Теплый, сонный материнский шепот слышен над ее ухом:
— Что ты? Тебя не ударило молнией? Зачем ты легла здесь в такую ночь…
Плакать становится сладостно, она встает с материнской помощью, чувствуя, что ноги не слушаются ее. Уже полночь. Мать в темноте рядом с ней, и они вместе ощупью пробираются к двери. У девушки чувство, что сию секунду все эти тридцать дней и ночей откалываются от нее одним затвердевшим куском, и мать спешит увести ее отсюда. Она бредет, спотыкаясь, по мокрой траве и видит мрачно нависшие тучи и странные бледные всполохи между ними — словно все воздушное пространство безобразно искажается от сверхъестественного напряжения и его дух обрушивается на землю сокрушительным ливнем. Дверь в дом открыта, будто она тоже тревожится о девушке. Они входят в сени и подходят к порогу избы, но вдруг девушка шарахается, и с ее губ слетает: «Только не в избу!» Мать не прекословит, бормочет что-то успокоительное, словно утешая плачущего во сне ребенка. «В горницу, пойдем в горницу…» Люйли дает увлечь себя туда. Мать совсем другим тоном обращается к лежащему Вяйнё: «Ступай ты в избу!» И Вяйнё исчезает как тень. Люйли все замечает, но в ее сознании происходящее не находит отклика, она всхлипывает и опускается на кровать. Они вдвоем с матерью; мать продолжает утешать ее как маленькую девочку, и девочке это несказанно отрадно, хотя она не обнималась вот так с матерью уже десять лет. Мать нашептывает что-то и мягко спрашивает:
— Сделал он тебе что-то?
Неясное сознание понимает вопрос по-своему, и всхлипывания перерастают в плач. Мать пытается снова:
— Скажи, что…
Среди плача можно разобрать прерывистые слова:
— Я не знаю…
Мать больше не спрашивает и не успокаивает ее плач. Она тихо сидит и смотрит в темноте на дочь. Потом негромко говорит, обращаясь больше к себе:
— Ах ты, моя бедная большая девочка, что ж нам с тобой делать!
Мать не могла бы объяснить, о чем она печалится. А до сознания дочери дошли не слова, а ласка в голосе. Может, дело было в бушевавшей грозе, которую они обе успели близко разглядеть. Гроза изгнала Люйли из амбара, куда та перебралась еще весной по своим лукавым причинам. Гроза не убила ее, но вынудила среди ночи бежать, и не было уверенности, что иначе она дожила бы до утра. С этого ухода из амбара для Люйли Корке начался новый продолжительно-долгий период жизни.

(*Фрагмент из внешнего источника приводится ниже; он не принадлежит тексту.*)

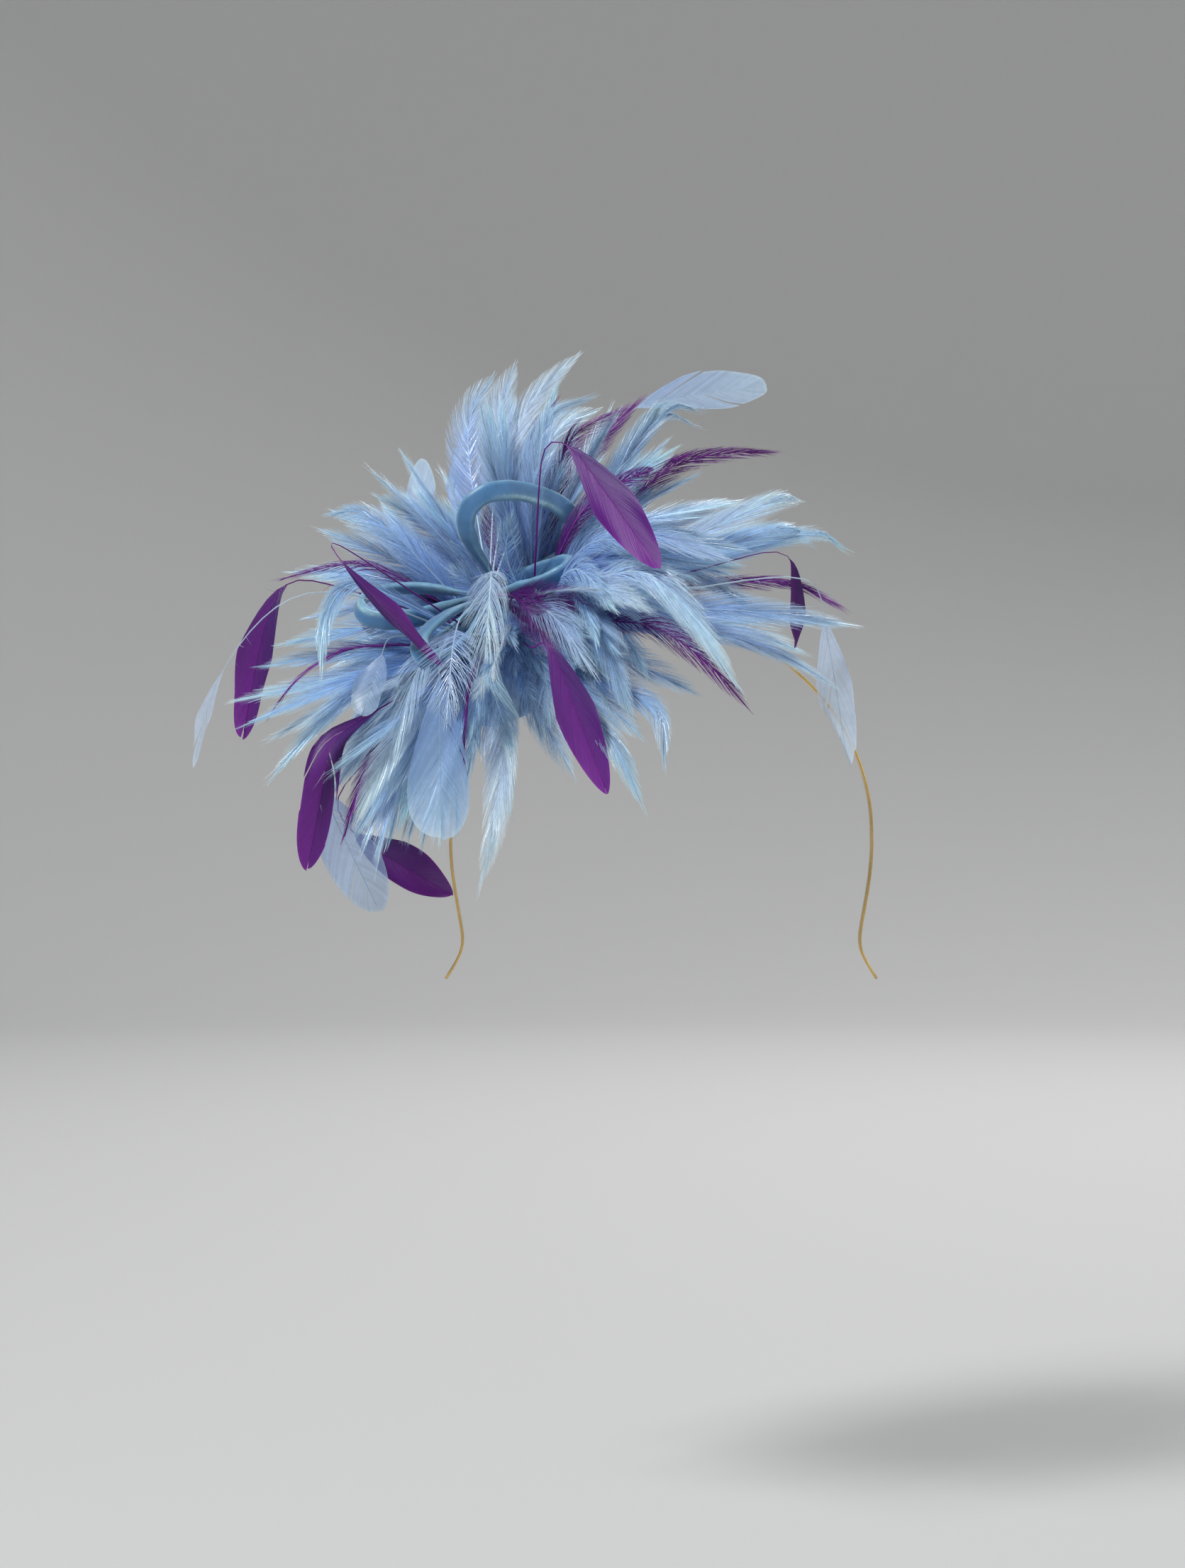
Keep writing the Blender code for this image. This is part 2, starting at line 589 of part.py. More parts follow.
def main():
    for old in list(bpy.data.objects):
        bpy.data.objects.remove(old)
    parts = bpy.data.collections.new("feather_fascinator")
    bpy.context.scene.collection.children.link(parts)
    gold = material("gold_metal", (0.72, 0.50, 0.20), 0.28, 1.0)
    felt = material("covered_base", (0.30, 0.44, 0.66), 0.8)
    satin = material("blue_satin", (0.16, 0.36, 0.58), 0.35)
    blue = material("blue_feather", (0.42, 0.58, 0.82), 0.55)
    purple = material("purple_feather", (0.19, 0.03, 0.30), 0.45)
    dyes = {"purple": purple, "blue": blue}

    headband(parts, gold)
    base_pad(parts, felt)
    stem("core_stem", CORE, CORE_HEAD_RADIUS, CORE_TOP, blue, parts)
    placed = [stem_sections(head, STEM_HEAD_RADIUS, STEM_TOP) for head in stem_heads()]
    placed.append(stem_sections(CORE, CORE_HEAD_RADIUS, CORE_TOP))
    for row in LOOPS:
        placed.append(loop_sections(row))
        add_object(row.name, loft(row.name, placed[-1]), satin, parts)
    for row in LEAVES:
        moved = settled(leaf_nudges(row), leaf_sections, tree_of(placed))
        placed.append(leaf_sections(moved))
        add_object(row.name, loft(row.name, placed[-1]), dyes[row.dye], parts)
    for row in PURPLE_HACKLES:
        moved = settled(hackle_nudges(row), hackle_sections, tree_of(placed))
        placed.append(hackle_sections(moved))
        add_object(row.name, loft(row.name, placed[-1]), purple, parts)
    for bunch in range(1, STEM_RING_COUNT + 1):
        rows = [row for row in BLUE_HACKLES if nearest_stem(row.middle) == bunch]
        placed += hackle_bunch(bunch, [*rows, *filling_hackles(bunch)], placed, blue, parts)


main()
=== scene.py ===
"""Looks of a feather fascinator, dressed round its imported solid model.

The file is laid out as an add-on and is run as a script. Sizes inside it are millimetres, as a
milliner would measure them, and they become Blender's metres where a mesh is made. Only the stage and
the panel are in metres. The line of each quill is read from its solid, so every feather stays where
its solid is.
"""
import math
from collections import namedtuple

import bpy
import numpy as np
from bpy.props import FloatProperty, FloatVectorProperty, PointerProperty
from bpy.types import Operator, Panel, PropertyGroup
from mathutils import Euler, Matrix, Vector


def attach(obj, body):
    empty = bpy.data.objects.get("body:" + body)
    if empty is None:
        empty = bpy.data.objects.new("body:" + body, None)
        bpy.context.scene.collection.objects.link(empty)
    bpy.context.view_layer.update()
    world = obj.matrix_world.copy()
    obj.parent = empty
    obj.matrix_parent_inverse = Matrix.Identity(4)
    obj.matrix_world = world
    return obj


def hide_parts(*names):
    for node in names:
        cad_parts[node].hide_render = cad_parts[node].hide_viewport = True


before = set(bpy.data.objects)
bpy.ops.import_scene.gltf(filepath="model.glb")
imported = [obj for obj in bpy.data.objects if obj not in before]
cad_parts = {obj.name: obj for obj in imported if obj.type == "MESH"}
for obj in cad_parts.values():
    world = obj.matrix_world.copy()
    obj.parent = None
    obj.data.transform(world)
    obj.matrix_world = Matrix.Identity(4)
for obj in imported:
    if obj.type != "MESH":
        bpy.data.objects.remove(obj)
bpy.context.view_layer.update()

bl_info = {
    "name": "Feather fascinator",
    "version": (1, 0, 0),
    "blender": (4, 5, 0),
    "location": "3D View > Sidebar > Fascinator",
    "description": "Dresses the solid model of a feather fascinator with barbs, satin and metal",
    "category": "Object",
}

MM = 0.001
BODY = "root"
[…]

Прерывистые всхлипывания после плача напоминают удаляющееся погромыхиванье грома. Невыразимые детские ощущения затопляют душу Люйли, когда она волею обстоятельств оказывается предметом материнского нежного попечения. И хоть мать уже стара, но она по-прежнему хорошо знает все секретные материнские ласки и нашептывания. Она целует ее, старая женщина целует свою взрослую дочь, и в этом поцелуе, в самой глубине, таится нечто врачующее, что ощущается изуродованным сознанием как крайняя мера, к которой прибегают радеющие домашние.